Visibility at the bottom of the murky Delaware River was nil, said Philadelphia police Lt. Andrew Napoli, speaking of his earlier dives.
“The vehicle is laying upright on its wheels,” he said.  “There could be bodies inside, we’re not sure. ... With the currents being what they are, if it went down with bodies inside, the bodies could very well have been washed out of the vessel.”

The 37 people aboard the six-wheeled duck boat were tossed overboard when the tugboat-pushed barge hit it after it had been adrift for a few minutes, police said. Most were plucked from the river by other vessels in a frantic rescue operation that happened in full view of Penn’s Landing, just south of the massive Ben Franklin Bridge connecting Philadelphia to New Jersey.

The duck boat, which can travel seamlessly on land and water, had driven into the river Wednesday afternoon and suffered a mechanical problem and the small fire, officials said. It was struck about 10 minutes later.

Ten people were taken to a hospital; two declined treatment, and eight were treated and released, Hahnemann University Hospital spokeswoman Coleen Cannon said.

The National Transportation Safety Board said it planned to try to obtain any radio recordings, any possible mayday calls, photographs from witnesses or people aboard and other evidence as its investigators remain in Philadelphia over the next several days.

Investigators planned to try to figure out why the vessels collided and “how conspicuous would that duck have been” to the tugboat pushing the 250-foot-long barge, NTSB member Robert Sumwalt said. NTSB officials also hoped to conduct witness interviews, he said.

The company hoped to raise the boat to the surface soon, said Herschen, the company president.

Ride the Ducks has been in Philadelphia since 2003. Passengers board the duck boats at Independence Hall and are driven on a tour of the Old City neighborhood. Afterward they ride into the Delaware River from a ramp south of the Ben Franklin Bridge.

As of 2000, there were more than 250 refurbished amphibious vehicles in service nationwide among various operators, according to the NTSB.

Some duck boats are amphibious military personnel carriers dating to World War II that have been restored and reconditioned for peacetime use. Known by their original military acronym as DUKWs, they were first introduced in the tourism market in 1946 in the Wisconsin Dells, where about 120 of the vessels now operate.

In Pennsylvania, agencies ranging from the Coast Guard to Philadelphia’s streets department have a hand in regulating the duck boats.

The Coast Guard performs annual inspections of the vessels’ seaworthiness, and because they travel city streets they are also registered with the state Department of Transportation.

Coast Guard Capt. Todd Gatlin said inspection records for the sunken duck boat have been turned over to the NTSB.
State transportation spokesman Richard Kirkpatrick said his agency prescribes safety standards, but does not have enforcement authority.

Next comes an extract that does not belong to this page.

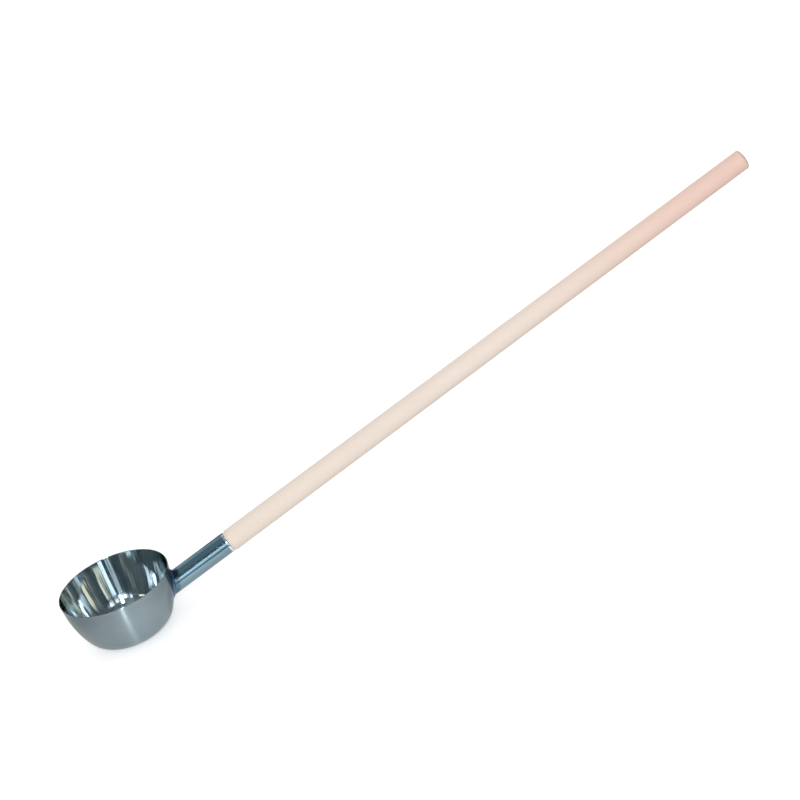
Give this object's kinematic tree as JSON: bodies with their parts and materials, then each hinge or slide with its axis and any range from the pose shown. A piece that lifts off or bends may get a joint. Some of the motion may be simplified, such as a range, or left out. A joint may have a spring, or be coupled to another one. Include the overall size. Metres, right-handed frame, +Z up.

“We have no way of knowing who inspected this vehicle,” Kirkpatrick said. “That information would be on the sticker on the vehicle or the operator would know where the vehicles are inspected.”

A duck boat sank at Hot Springs, Ark., in May 1999, killing 13 of the 21 people aboard after its bilge pump failed. The NTSB blamed inadequate maintenance and recommended that duck boats have backup flotation devices.

In June 2002, four people were killed when an amphibious tour boat, the Lady Duck, sank in the Ottawa River near Canada’s Parliament.